Tom Yam Noodle Soup with Pork, Ramen Eggs, Fried Garlic and Chile Vinegar
Savory tom yam soup with noodles, pork, eggs, fried garlic and chile vinegar
Prep Time 1 day d 45 minutes mins
Cook Time 15 minutes mins
Total Time 1 day d 1 hour hr
Course Lunch, Main Course, Soup
For the stock:
- 4 lbs pork backbone, neck bones, or ribs
- 1 tsp salt
- 1 small daikon peeled and cut into large chunks
- 5 scallions cut into large pieces
- 1 head garlic cloves separated and peeled
- 1 2 inch piece fresh ginger peeled
- 5 cilantro stems and leaves
- 1/4 tsp ground white pepper
For the chile vinegar:
- 1 cup white vinegar
- 4 red chiles stemmed and sliced - I used fresno
- pinch of salt
For the fried garlic and oil:
- 2 heads garlic cloves peeled and chopped
- 1 cup canola oil
- salt
For the pork:
- 1 small pork tenderloin
- 1 tsp salt
- 1/2 tsp 5 spice powder
- 2 tbsp soy sauce
- oil for searing
For the ramen eggs:
- as many eggs as you like
- optional soy sauce, rice vinegar, mirin to marinate
For the soup:
- 6 cups stock
- 1/4 cup fish sauce or more to taste
- 2 tbsp sugar more to taste
- 1/4 cup lime juice
- rice noodles cooked according to package
- fried garlic and oil
- chile vinegar
- seared pork
- ramen eggs
- cilantro
- sliced scallions
- mung bean sprouts
For the stock:
Bring the bones to a boil covered in water and boil for 5 minutes.
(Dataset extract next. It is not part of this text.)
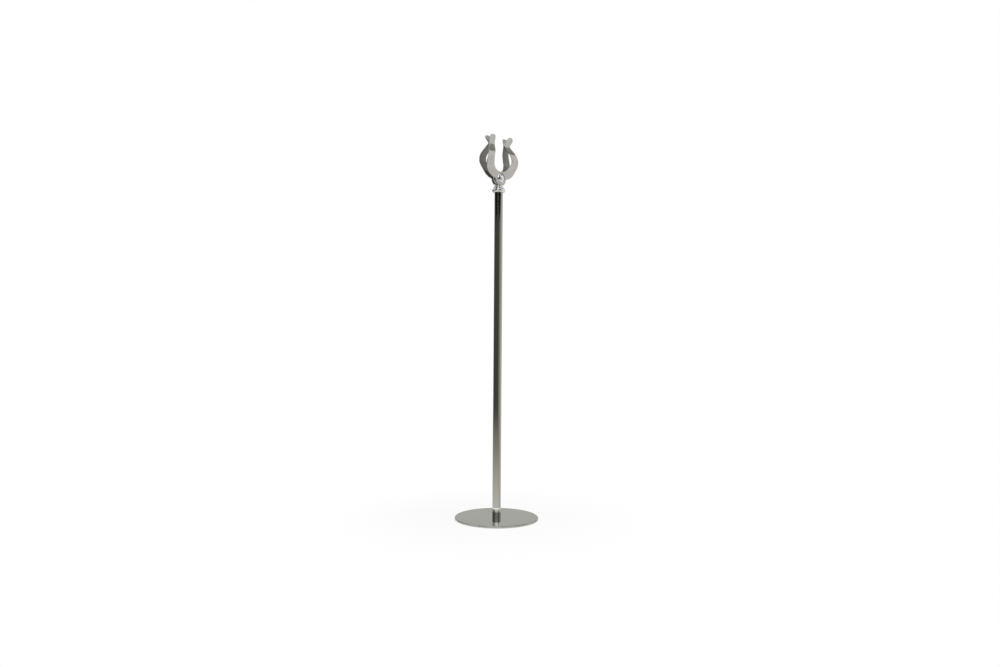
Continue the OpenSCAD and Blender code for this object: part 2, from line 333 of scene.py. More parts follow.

Rinse in a colander in the sink and return to the pot and cover with clean water and the salt. Bring to a boil and reduce to a simmer. After an hour, add the rest of the ingredients and simmer for another hour. Strain broth through a fine mesh strainer and cool.
For the ramen eggs:
Heat a pan of water to boiling with enough water to cover eggs by 1 inch. Reduce to a low boil. Add eggs straight from the fridge (they may crack slightly but most will be ok), and cook for 7 minutes exactly, then drain and run under cold water to chill. Peel. If you want to marinate them mix 1/2 cup soy sauce with 1/2 cup water and add a tbsp of rice vinegar and a tbsp of mirin and mix. Allow eggs to marinate in this mix in the fridge for a few hours.
To make the soup:
Heat the stock and add the fish sauce, lime juice, sugar. Taste and season with salt and more sugar or lime if needed.
Place cooked noodles into bowls and top with the eggs and pork and ladle over the hot broth. Top with herbs, scallions, bean sprouts, garlic, oil, vinegar at the table.